ICE’s detention system is overwhelmingly outsourced to for-profit prison companies such as ICA. ICE and its contractors are notorious for subjecting people to inhumane conditions, as well as sexual assault, violent abuse, medical neglect, retaliation and punitive use of solitary confinement. ICE detention furthers punitive systems of incarceration and enforcement that perpetuate racism against Black and Brown immigrants. The system is exorbitantly wasteful: ICE shells out billions to private contractors in an unfair and unaccountable revolving door system. There is simply no reason for the federal government to waste millions to detain people when they are far better off pursuing their immigration cases from the safety of their homes and communities, not in detention.

The detention center in Farmville has a dark history of abuse and impunity, including medical neglect, indiscriminate use of pepper spray, rotten food, threats and retaliation against people protesting inhumane conditions. In August 2020, members of Congress wrote a letter to Russell Harper, CEO of ICA, expressing concerns about the inhumane conditions and use of pepper spray in ICA-Farmville, and demanding answers about what the company was doing to keep people detained safe during the pandemic. The same day the letter was sent, ICE announced the death of James Hill, a Canadian man who died in ICA-Farmville after the facility became the worst outbreak of COVID-19 in ICE detention at that time. 

In spite of this long record of abuse, the company ICA has aggressively pursued ICE contracts in efforts to expand to new states. It has paid lobbyists in efforts to try to convince towns to take on immigration detention facilities so they can expand their profits. To date, they have been rejected everywhere but Farmville.

Over the years, the company ICA has relied on the Farmville detention center for its profits. The company brings in around $24 million a year to operate the detention center. The Town only collects around $240,000 a year to act as the intermediary between ICE and ICA. The company also brings in millions for transportation and other services. The CEO of ICA also runs a real estate development, investment and management company, and is pushing for the zoning project being discussed today. Immigration detention should not be treated as an industry to line corporate pockets at the expense of human rights and dignity.
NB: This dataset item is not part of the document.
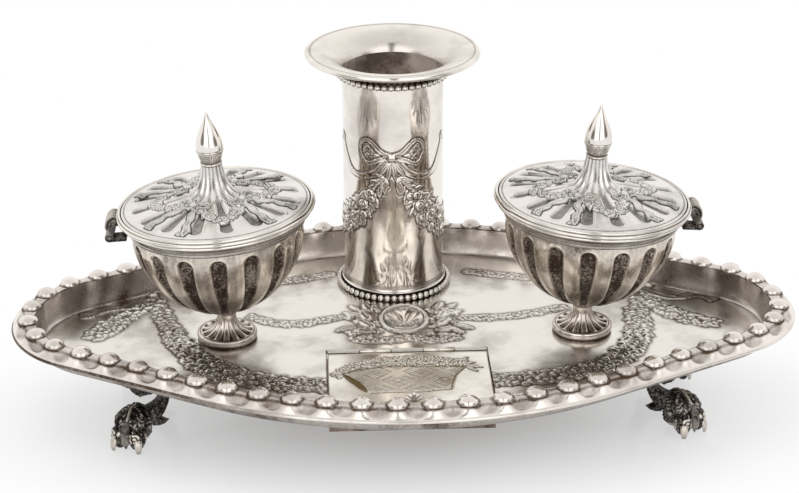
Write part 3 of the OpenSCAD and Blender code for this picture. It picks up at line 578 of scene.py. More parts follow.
def garland(field, x, y, knots, half_width, rise, seed, bloom=1.5):
    """Roses down the middle of a path and leaves towards its edges; half_width gives the
    half width at even steps along it."""
    dice = np.random.default_rng(seed)
    at, turn, share = along_path(knots, bloom * 1.15)
    half = np.interp(share, np.linspace(0, 1, len(half_width)), half_width)
    for p, angle, w in zip(at, turn, half):
        across = np.array([-np.sin(angle), np.cos(angle)])
        for side in (-1, 1):
            for _ in range(2):
                root = p + across * side * w * dice.uniform(0.25, 0.75)
                lean = angle + side * dice.uniform(0.4, 1.3)
                size = bloom * dice.uniform(1.5, 2.3)
                emboss(field, x, y, root, lean, size * 1.1,
                       leaf(size, bloom * dice.uniform(0.42, 0.6), rise * 0.8))
        for _ in range(max(int(round(w / bloom)), 1)):
            spot = p + across * w * 0.72 * dice.uniform(-1, 1) + dice.uniform(-0.3, 0.3, 2)
            size = bloom * dice.uniform(0.75, 1.15)
            set_rose(field, x, y, spot, size, rise * dice.uniform(0.85, 1.15),
                     dice.uniform(0, 6.3))


def ribbon(field, x, y, knots, half_width, rise, folds=3.0):
    """A flat band along a path with raised edges that rolls over in folds."""
    at, turn, share = along_path(knots, 0.5)
    for p, angle, t in zip(at, turn, share):
        w = half_width * (0.55 + 0.45 * abs(np.cos(np.pi * folds * t)))
        emboss(field, x, y, p, angle, w * 1.2 + 0.6, lambda a, b: rise * np.where(
            (np.abs(b) < w) & (np.abs(a) < 0.6),
            0.35 + 0.65 * np.clip(np.abs(b) / w, 0, 1) ** 3, 0))


def softened(field, cells, wrap=False):
    """The field smoothed twice by a running mean of 2 cells + 1 along both directions."""
    width = 2 * cells + 1
    for axis in (0, 1, 0, 1):
        padding = [(0, 0), (0, 0)]
        padding[axis] = (cells + 1, cells)
        mode = "wrap" if wrap and axis == 1 else "edge"
        total = np.cumsum(np.pad(field, padding, mode=mode), axis=axis)
        n = total.shape[axis]
        field = (np.take(total, range(width, n), axis) - np.take(total, range(n - width), axis))
        field = field / width
    return field


def chase(field, cells, depth, wrap=False, line=1.1):
    """Finish a raised field as a chaser does: a sunk line round every raised edge. Returns
    the height and the tone: line in the sunk line, and dark in every crease, where a point
    lies below the mean of those about it."""
    raised = (field > 0.04).astype(float)
    edge = softened(raised, max(cells // 2, 1), wrap) * (1 - raised) * 2
    height = field - depth * np.clip(edge, 0, 1)
    crease = np.clip((softened(height, 1, wrap) - height) / 0.07, 0, 1)
    return height, np.clip(line * np.clip(edge, 0, 1) + 0.85 * crease, 0, 1)


FLAP_LOW, FLAP_HIGH = box_mm("flap")
FLAP_GAP = 0.3
HOLE_X = FLAP_HIGH[0] + FLAP_GAP
HOLE_Y = (FLAP_LOW[1] - FLAP_GAP, FLAP_HIGH[1] + 0.2)


def outside_ridge(x, y):
    """How far a point lies outside the ridge line, and the outward normal there."""
    ax, ay = np.abs(x), np.abs(y)
    start = np.array([side_r * np.sin(SLOPE), side_r * np.cos(SLOPE) - side_y])
    run = (ax - start[0]) * np.cos(SLOPE) - (ay - start[1]) * np.sin(SLOPE)
    by_side = np.hypot(ax, ay + side_y)
    by_end = np.hypot(ax - end_x, ay)
    on_side, on_end = run < 0, run > straight_l
    far = np.where(on_side, by_side - side_r, np.where(
        on_end, by_end - END_R,
        (ax - start[0]) * np.sin(SLOPE) + (ay - start[1]) * np.cos(SLOPE)))
    nx = np.where(on_side, ax / by_side, np.where(on_end, (ax - end_x) / by_end, np.sin(SLOPE)))
    ny = np.where(on_side, (ay + side_y) / by_side,
                  np.where(on_end, ay / by_end, np.cos(SLOPE)))
    return far, nx * np.sign(x), ny * np.sign(y)


def snapped(values, *marks):
    """Even grid values with the nearest one moved onto each mark."""
    for mark in marks:
        values[np.argmin(np.abs(values - mark))] = mark
    return values


def floor_sheet(step, height, z, upward):
    """Grid over the floor inside the foot of the hollow curve, with the flap's opening left
    out; points beyond the foot are drawn in onto it. height(x, y) gives relief and tone."""
    reach_x, reach_y = EDGE_X - BORDER - HOLLOW + step, ridge_b - HOLLOW + step
    u = snapped(np.arange(-reach_x, reach_x + step, step), -HOLE_X, HOLE_X)
    v = snapped(np.arange(-reach_y, reach_y + step, step), *HOLE_Y)
    x, y = np.meshgrid(u, v)
    relief, tone = height(x, y)
    far, nx, ny = outside_ridge(x, y)
    over = np.clip(far + HOLLOW, 0, None)
    inner = over <= 0
    px, py = x - over * nx, y - over * ny
    fade = np.clip(-(far + HOLLOW) / 0.8, 0, 1)
    points = np.stack([px, py, z + relief * fade], -1).reshape(-1, 3)
    faces = grid_faces(len(v), len(u))
    middle_x = (u[:-1] + u[1:]) / 2
    middle_y = (v[:-1] + v[1:]) / 2
    in_hole = (np.abs(middle_x) < HOLE_X)[None] & (
        (middle_y > HOLE_Y[0]) & (middle_y < HOLE_Y[1]))[:, None]
    some_inner = inner[:-1, :-1] | inner[1:, :-1] | inner[:-1, 1:] | inner[1:, 1:]
    faces = faces[(some_inner & ~in_hole).reshape(-1)]
    used, faces = np.unique(faces, return_inverse=True)
    faces = faces.reshape(-1, 4)
    return points[used], faces[:, ::-1] if upward else faces, tone.reshape(-1)[used]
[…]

Ending your IGSA with ICE will prevent ICA from continuing to get rich from exploiting the Town of Farmville in order to maximize their profits. In terminating your agreement with ICE and ICA, Farmville would be following a growing trend in which local governments are asserting that ICE cannot detain people in their backyards. Maryland passed statewide legislation to end their detention agreements with ICE. State legislatures in Illinois, California, Washington, and elsewhere have also passed laws banning ICE detention. 
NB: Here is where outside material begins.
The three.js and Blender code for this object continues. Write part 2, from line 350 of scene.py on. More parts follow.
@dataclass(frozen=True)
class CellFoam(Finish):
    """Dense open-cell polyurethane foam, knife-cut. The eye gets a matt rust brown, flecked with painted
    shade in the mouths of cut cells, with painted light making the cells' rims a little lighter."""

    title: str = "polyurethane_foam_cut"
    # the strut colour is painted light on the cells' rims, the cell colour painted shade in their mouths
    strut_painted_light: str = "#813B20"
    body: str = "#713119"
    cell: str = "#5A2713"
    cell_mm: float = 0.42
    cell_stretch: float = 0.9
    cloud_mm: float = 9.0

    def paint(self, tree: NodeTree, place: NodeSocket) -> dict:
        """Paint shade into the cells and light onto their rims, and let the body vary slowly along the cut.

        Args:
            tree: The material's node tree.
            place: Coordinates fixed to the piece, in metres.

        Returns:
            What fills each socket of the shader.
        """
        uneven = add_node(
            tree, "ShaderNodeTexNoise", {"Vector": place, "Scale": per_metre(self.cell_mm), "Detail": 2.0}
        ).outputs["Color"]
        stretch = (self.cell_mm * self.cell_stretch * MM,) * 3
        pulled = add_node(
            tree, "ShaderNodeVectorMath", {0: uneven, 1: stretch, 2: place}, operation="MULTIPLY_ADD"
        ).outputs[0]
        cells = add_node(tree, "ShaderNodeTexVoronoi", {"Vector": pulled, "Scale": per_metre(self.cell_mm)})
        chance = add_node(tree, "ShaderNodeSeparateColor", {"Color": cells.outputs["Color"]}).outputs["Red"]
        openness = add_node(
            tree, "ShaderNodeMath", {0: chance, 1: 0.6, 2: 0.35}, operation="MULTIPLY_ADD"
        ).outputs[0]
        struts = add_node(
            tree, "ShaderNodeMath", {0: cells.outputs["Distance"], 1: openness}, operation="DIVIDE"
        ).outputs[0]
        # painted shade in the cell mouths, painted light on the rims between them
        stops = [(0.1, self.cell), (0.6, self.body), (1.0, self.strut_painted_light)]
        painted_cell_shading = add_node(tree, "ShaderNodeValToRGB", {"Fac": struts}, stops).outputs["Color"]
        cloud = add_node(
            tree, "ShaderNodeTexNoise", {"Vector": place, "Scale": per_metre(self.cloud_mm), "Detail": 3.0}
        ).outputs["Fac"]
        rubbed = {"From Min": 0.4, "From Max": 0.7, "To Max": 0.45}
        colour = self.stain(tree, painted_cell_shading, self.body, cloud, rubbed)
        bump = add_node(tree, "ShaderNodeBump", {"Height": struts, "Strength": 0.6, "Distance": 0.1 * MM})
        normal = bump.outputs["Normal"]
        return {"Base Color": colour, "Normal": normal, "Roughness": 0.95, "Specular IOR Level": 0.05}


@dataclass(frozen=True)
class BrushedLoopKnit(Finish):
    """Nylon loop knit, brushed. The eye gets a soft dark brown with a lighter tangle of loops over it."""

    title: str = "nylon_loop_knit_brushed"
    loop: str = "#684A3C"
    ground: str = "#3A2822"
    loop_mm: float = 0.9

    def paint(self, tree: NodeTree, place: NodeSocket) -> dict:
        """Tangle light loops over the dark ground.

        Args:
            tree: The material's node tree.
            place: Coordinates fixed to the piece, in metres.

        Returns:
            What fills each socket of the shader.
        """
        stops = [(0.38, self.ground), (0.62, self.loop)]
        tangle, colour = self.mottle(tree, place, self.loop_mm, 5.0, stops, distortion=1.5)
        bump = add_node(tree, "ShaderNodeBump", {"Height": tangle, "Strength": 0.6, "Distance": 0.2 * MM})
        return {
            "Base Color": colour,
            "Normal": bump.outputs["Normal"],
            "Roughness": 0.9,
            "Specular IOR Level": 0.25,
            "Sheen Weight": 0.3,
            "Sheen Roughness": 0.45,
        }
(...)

From 1959 to 1964, the Farmville area became internationally known for opposing racial integration, shutting down its white-only school system rather than accept civil rights progress. Today, the Town Council can be on the right side of history by moving away from profiting from the incarceration of migrants. As the nation and world becomes more vigilant about the systematic human rights violations that occur in ICE detention, the spotlight is on Farmville to end your complicity in such abuses.

 

Jesse Franzblau is a senior policy analyst at NIJC.